EFFECTIVE DATE OF 1988 AMENDMENT
Amendment by Pub. L. 100-506 effective Oct. 18, 1988, but not
applicable to any case commenced under this title before such date,
see section 2 of Pub. L. 100-506, set out as a note under section
101 of this title.
EFFECTIVE DATE OF 1986 AMENDMENT
Amendment by section 257 of Pub. L. 99-554 effective 30 days
after Oct. 27, 1986, but not applicable to cases commenced under
this title before that date, see section 302(a), (c)(1) of Pub. L.
99-554, set out as a note under section 581 of Title 28, Judiciary
and Judicial Procedure.
Amendment by section 283 of Pub. L. 99-554 effective 30 days
after Oct. 27, 1986, see section 302(a) of Pub. L. 99-554.

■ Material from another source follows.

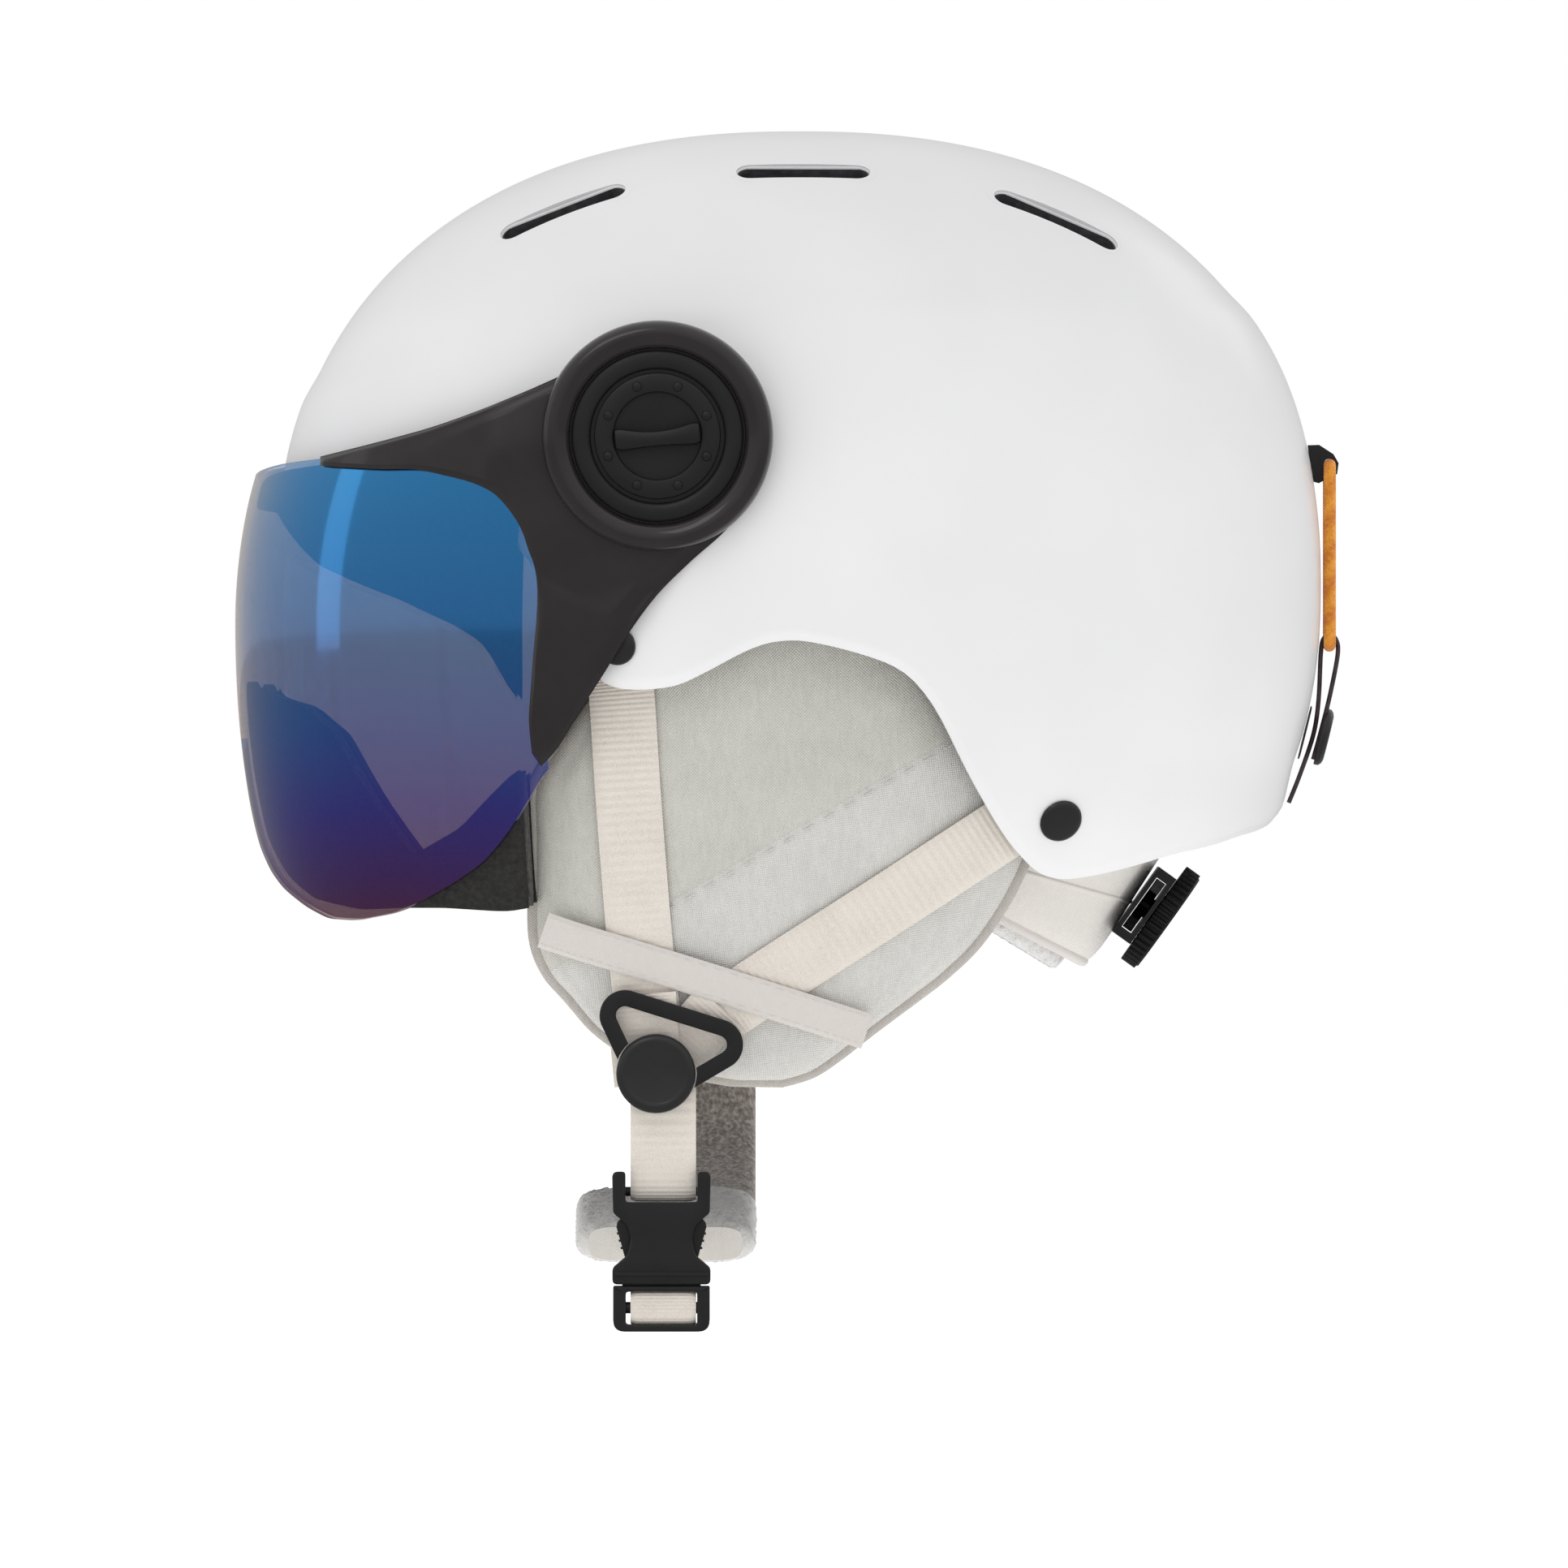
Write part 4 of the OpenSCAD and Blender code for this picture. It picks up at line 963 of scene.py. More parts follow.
PEDESTAL_R = 21.5
COLLAR = [(24.0, 0.6), (31.0, 0.0), (31.7, 0.5), (31.75, 3.0), (31.5, 4.6), (30.9, 6.0), (29.9, 7.1),
          (28.6, 7.6), (27.2, 7.45), (25.8, 6.8), (24.7, 5.9), (24.15, 5.0)]
FLOOR = [(8.1, 0.0), (30.0, 0.0), (30.0, 1.9), (8.1, 1.9)]
RING = [(18.35, 0.0), (23.55, 0.0), (23.6, 2.9), (23.3, 3.6), (22.7, 4.0), (20.2, 4.05), (19.2, 3.8),
        (18.6, 3.3), (18.35, 2.6)]
DIAL = [(0.01, 0.0), (17.2, 0.0), (17.3, 0.3), (17.3, 2.8), (17.1, 3.3), (16.5, 3.6), (12.7, 3.6),
        (12.25, 3.45), (12.05, 3.1), (11.95, 2.35), (0.01, 2.2)]


def grip_bar():
    rings = []
    for k in range(25):
        s = -1 + 2 * k / 24
        half = (2.1 + 1.5 * s * s) * (1 - 0.25 * abs(s) ** 12)
        top = 6.0 - 0.9 * s * s
        flank = [(half, 2.1), (half * 0.98, top - 1.2), (half * 0.86, top - 0.5), (half * 0.55, top - 0.08)]
        section = flank + [(0, top + 0.05)] + [(-y, z) for y, z in reversed(flank)]
        bow = 0.7 * (1 - s * s)
        rings.append([(11.5 * s, y + bow, z) for y, z in section])
    return loft(rings)


def bump_dome(r, h):
    return lathe([(0.01, -0.4), (r, -0.4), (r, 0.0), (r * 0.86, h * 0.55), (r * 0.5, h * 0.9), (0.01, h)], 20)


def make_hub(name, side):
    def add(label, shape, body, slot, mat, angle, replaces):
        add_mesh(f"{label}_{name}", *side_of(shape, side), body, slot, mat, angle, [f"{replaces}_{name}"])

    arm = joined(frame_shape(), about_hub(lathe(COLLAR, 144), HUB_FLOOR), about_hub(lathe(FLOOR, 96), HUB_FLOOR))
    add("visor_arm", arm, "visor", "visor_frame", FRAME_GLOSS, 42, "visor_frame")
    ring = about_hub(lathe(RING, 144), HUB_FLOOR + 1.95)
    add("hub_ring_cap", ring, "visor", "black_plastic", BLACK_SATIN, 35, "hub_ring")
    bumps = [placed(bump_dome(1.35, 0.6), Matrix.Rotation(math.radians(45 * i + 22.5), 4, "Z")
                    @ Matrix.Translation((14.6, 0, 3.6))) for i in range(8)]
    bar = placed(grip_bar(), Matrix.Rotation(math.radians(-5), 4, "Z"))
    dial = about_hub(joined(lathe(DIAL, 144), bar, *bumps), HUB_FLOOR + 2.4)
    add("hub_knob", dial, f"hub_knob_{name}", "black_plastic", BLACK_SATIN, 35, "hub_dial")
    rim = [(HUB[0] + PEDESTAL_R * math.cos(a), HUB[1] + PEDESTAL_R * math.sin(a))
           for a in (-2 * math.pi * k / 72 for k in range(72))]
    wall = [[(x, shell_y(x, z) + 0.15, z) for x, z in rim], [(x, HUB_FLOOR - 0.4, z) for x, z in rim]]
    axle = about_hub(lathe([(0.01, -2), (8, -2), (8, 1.5), (7.6, 1.9), (0.01, 1.9)], 64), HUB_FLOOR)
    add("hub_pedestal", joined(loft(wall), axle), "helmet", "black_plastic", BLACK, 40, "hub_base")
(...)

EFFECTIVE DATE OF 1984 AMENDMENT
Amendment by Pub. L. 98-353 effective with respect to cases filed
90 days after July 10, 1984, see section 552(a) of Pub. L. 98-353,
set out as a note under section 101 of this title.
AIRPORT LEASES
Section 19(a) of Pub. L. 102-365 provided that: "Congress finds
that -
"(1) there are major airports served by an air carrier that has
leased a substantial majority of the airport's gates;
"(2) the commerce in the region served by such a major airport
can be disrupted if the air carrier that leases most of its gates
enters bankruptcy and either discontinues or materially reduces
service; and
"(3) it is important that such airports be empowered to
continue service in the event of such a disruption."